:: Work to be completed ::
Repeat only the lines from the one containing "add_zip_chain(tape, parts)" through the one containing "for node in", exactly as written, both ends included.

:: Material provided ::
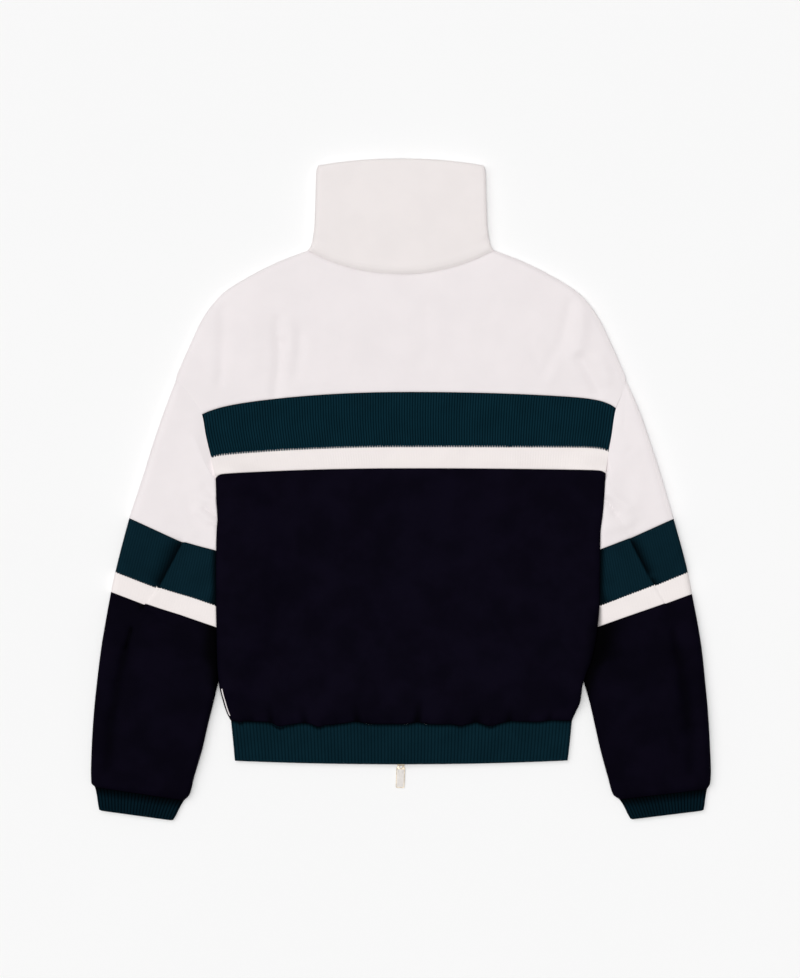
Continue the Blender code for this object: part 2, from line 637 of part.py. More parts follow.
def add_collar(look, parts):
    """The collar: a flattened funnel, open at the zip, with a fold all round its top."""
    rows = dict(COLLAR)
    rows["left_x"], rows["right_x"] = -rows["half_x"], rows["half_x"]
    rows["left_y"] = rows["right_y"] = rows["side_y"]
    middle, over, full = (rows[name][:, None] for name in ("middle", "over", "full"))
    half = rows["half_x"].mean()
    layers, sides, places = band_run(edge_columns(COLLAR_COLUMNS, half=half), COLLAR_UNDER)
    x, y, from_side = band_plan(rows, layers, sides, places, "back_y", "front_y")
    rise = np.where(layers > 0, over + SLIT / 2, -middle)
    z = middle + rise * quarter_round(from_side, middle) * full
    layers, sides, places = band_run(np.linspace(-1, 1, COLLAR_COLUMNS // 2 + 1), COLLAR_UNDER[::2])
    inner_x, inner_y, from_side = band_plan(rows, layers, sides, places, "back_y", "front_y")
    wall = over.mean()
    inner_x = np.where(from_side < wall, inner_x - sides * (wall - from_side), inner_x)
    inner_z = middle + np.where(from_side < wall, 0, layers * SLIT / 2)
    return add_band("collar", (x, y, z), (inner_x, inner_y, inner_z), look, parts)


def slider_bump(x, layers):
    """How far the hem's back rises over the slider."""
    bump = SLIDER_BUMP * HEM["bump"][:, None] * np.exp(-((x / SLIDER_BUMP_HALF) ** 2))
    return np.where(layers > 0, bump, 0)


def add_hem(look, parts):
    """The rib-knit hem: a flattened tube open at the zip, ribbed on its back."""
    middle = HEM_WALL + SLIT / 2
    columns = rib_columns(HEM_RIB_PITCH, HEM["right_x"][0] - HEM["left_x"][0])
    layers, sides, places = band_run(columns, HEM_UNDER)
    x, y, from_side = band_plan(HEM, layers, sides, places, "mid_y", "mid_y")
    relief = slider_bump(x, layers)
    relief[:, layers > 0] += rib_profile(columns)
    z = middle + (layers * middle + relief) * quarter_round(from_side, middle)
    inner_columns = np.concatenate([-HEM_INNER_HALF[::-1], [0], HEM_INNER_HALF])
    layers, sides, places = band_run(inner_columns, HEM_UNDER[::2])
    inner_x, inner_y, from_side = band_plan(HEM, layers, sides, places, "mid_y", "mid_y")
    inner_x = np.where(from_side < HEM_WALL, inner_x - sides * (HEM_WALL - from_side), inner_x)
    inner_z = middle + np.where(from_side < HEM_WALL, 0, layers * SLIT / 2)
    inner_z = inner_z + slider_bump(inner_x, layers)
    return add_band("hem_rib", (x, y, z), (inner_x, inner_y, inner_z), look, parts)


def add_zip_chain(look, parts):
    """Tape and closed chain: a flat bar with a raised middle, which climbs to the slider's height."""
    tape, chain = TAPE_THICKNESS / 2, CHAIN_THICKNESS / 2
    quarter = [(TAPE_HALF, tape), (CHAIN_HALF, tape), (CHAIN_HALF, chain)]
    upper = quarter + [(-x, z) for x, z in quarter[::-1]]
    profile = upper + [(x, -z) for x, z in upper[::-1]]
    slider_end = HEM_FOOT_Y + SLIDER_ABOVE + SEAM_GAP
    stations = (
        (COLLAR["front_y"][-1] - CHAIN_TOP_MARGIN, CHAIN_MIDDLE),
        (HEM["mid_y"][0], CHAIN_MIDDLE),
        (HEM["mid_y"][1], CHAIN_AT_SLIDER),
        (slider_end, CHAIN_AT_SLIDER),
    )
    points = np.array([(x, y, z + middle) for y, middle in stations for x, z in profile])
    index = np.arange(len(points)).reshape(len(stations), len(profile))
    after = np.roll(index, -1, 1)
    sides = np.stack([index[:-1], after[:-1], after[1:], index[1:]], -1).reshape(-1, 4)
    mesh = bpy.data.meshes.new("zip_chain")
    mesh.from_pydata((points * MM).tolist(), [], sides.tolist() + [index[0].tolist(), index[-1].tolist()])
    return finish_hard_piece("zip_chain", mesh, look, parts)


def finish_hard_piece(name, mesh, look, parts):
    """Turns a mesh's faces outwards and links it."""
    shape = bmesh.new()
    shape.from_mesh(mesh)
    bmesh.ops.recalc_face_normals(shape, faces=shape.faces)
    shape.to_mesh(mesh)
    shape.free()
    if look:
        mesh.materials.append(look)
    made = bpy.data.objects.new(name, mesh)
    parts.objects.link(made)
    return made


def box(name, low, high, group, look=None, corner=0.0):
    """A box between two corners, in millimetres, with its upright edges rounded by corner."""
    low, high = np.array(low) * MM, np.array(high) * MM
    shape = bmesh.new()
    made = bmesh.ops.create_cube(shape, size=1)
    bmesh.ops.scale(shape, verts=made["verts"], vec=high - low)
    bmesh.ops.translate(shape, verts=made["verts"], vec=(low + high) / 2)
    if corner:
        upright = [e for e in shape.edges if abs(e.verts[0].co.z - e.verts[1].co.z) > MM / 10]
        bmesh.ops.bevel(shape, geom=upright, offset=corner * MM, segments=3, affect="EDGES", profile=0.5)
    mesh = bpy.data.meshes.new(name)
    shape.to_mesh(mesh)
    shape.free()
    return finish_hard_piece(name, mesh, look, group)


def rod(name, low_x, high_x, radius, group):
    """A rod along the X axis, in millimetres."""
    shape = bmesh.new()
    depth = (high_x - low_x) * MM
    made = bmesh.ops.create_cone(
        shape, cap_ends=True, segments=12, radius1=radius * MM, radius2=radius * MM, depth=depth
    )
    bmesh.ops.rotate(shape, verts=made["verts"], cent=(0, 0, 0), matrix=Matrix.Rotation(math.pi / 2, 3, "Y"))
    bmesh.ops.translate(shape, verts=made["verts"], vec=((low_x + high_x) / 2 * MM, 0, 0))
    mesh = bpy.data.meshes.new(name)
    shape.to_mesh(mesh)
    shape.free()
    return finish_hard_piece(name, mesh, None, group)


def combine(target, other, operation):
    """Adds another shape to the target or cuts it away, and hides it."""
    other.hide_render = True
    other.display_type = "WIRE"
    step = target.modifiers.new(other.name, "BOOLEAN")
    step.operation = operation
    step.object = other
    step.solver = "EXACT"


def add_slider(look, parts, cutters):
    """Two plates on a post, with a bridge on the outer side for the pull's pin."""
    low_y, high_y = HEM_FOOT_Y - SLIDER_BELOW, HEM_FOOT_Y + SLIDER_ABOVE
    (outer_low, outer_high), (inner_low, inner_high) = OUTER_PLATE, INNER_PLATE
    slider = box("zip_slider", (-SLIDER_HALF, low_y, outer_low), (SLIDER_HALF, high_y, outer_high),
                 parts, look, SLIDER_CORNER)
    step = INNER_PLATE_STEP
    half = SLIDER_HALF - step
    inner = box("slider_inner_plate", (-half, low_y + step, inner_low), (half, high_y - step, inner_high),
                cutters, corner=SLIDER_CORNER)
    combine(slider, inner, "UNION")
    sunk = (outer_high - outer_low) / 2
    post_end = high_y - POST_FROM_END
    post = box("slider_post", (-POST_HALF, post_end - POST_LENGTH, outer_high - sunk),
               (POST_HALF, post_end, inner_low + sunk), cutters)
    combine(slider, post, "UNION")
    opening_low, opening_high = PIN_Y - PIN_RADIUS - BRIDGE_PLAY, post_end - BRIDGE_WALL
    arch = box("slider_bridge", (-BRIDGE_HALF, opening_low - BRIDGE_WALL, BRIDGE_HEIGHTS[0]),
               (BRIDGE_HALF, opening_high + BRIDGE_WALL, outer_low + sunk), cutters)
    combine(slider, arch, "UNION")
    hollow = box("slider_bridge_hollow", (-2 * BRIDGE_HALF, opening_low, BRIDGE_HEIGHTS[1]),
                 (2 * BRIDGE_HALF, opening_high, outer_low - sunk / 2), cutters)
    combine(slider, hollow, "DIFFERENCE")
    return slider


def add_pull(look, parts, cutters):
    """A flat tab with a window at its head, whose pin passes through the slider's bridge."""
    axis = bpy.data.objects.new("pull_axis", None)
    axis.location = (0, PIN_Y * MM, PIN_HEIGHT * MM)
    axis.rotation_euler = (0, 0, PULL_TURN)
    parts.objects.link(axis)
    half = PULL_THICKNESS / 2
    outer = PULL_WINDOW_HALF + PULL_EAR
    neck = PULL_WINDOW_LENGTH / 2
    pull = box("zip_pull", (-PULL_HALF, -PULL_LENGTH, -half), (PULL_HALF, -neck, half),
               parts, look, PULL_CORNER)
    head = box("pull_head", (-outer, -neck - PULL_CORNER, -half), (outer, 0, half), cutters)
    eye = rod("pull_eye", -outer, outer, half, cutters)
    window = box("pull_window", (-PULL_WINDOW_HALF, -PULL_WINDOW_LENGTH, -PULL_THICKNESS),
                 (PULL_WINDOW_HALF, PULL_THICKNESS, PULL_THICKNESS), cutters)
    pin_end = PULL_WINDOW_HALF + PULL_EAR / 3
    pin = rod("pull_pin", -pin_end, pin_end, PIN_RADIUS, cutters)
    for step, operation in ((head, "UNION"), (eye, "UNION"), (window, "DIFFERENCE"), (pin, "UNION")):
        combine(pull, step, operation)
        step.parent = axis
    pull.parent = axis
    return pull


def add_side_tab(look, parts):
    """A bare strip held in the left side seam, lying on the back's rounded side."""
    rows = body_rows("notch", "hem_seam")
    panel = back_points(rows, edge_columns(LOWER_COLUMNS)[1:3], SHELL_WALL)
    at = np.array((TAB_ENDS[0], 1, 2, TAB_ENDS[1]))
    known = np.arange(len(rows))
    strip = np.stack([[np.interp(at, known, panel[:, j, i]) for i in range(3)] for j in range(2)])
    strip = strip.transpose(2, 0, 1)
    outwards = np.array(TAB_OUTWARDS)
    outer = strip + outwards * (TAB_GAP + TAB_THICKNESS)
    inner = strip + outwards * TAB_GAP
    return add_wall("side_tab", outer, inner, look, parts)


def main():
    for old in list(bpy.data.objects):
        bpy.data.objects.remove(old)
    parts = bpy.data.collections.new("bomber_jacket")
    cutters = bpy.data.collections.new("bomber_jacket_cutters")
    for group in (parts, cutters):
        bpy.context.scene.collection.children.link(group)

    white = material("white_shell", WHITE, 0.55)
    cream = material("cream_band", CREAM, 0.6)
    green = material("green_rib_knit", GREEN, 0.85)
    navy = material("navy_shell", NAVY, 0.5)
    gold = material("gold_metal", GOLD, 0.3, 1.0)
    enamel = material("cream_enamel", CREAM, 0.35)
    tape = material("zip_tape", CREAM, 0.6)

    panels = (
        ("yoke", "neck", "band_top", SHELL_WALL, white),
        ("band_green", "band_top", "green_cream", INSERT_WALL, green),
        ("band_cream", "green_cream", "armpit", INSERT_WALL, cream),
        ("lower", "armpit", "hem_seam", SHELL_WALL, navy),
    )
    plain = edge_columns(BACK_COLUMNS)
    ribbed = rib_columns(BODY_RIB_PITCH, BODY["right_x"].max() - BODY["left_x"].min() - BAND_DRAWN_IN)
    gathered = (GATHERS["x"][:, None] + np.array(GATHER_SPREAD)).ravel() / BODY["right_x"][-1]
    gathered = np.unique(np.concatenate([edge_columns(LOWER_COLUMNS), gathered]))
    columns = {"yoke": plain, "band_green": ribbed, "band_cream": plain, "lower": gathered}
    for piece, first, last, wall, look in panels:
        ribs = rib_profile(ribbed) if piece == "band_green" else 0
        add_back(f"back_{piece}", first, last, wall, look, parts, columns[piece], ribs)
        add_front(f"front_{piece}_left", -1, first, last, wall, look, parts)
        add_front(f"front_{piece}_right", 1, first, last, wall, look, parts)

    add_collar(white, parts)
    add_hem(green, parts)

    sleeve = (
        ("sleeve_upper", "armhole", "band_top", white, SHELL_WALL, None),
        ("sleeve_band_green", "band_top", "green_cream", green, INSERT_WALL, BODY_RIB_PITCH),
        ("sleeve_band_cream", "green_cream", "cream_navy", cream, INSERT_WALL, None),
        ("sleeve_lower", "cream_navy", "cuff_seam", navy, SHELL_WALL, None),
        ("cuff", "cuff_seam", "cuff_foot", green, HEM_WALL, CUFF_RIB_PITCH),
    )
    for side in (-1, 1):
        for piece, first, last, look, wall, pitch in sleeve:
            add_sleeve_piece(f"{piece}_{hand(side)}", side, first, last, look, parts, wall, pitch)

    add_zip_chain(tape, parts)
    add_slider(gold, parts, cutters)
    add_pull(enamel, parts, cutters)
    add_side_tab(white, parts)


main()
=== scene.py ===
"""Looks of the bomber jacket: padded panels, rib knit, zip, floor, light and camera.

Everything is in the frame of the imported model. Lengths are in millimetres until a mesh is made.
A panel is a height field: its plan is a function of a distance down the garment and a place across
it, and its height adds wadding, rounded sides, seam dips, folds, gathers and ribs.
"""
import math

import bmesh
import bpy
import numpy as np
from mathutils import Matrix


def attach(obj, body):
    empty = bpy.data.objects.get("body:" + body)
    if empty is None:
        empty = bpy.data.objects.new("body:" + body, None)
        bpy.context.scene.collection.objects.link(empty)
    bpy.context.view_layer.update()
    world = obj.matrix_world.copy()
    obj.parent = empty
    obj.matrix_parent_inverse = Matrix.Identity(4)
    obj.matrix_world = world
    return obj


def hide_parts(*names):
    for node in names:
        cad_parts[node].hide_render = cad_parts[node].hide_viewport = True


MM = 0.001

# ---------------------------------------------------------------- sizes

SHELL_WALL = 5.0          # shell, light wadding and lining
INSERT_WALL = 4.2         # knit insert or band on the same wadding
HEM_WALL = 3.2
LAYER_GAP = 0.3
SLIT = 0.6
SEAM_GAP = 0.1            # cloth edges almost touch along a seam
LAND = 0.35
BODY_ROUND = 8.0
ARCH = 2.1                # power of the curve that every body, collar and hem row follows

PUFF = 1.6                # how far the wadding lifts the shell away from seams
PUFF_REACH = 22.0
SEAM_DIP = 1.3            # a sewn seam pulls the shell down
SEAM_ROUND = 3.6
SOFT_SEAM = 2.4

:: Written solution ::
    add_zip_chain(tape, parts)
    add_slider(gold, parts, cutters)
    add_pull(enamel, parts, cutters)
    add_side_tab(white, parts)


main()
=== scene.py ===
"""Looks of the bomber jacket: padded panels, rib knit, zip, floor, light and camera.

Everything is in the frame of the imported model. Lengths are in millimetres until a mesh is made.
A panel is a height field: its plan is a function of a distance down the garment and a place across
it, and its height adds wadding, rounded sides, seam dips, folds, gathers and ribs.
"""
import math

import bmesh
import bpy
import numpy as np
from mathutils import Matrix


def attach(obj, body):
    empty = bpy.data.objects.get("body:" + body)
    if empty is None:
        empty = bpy.data.objects.new("body:" + body, None)
        bpy.context.scene.collection.objects.link(empty)
    bpy.context.view_layer.update()
    world = obj.matrix_world.copy()
    obj.parent = empty
    obj.matrix_parent_inverse = Matrix.Identity(4)
    obj.matrix_world = world
    return obj


def hide_parts(*names):
    for node in names:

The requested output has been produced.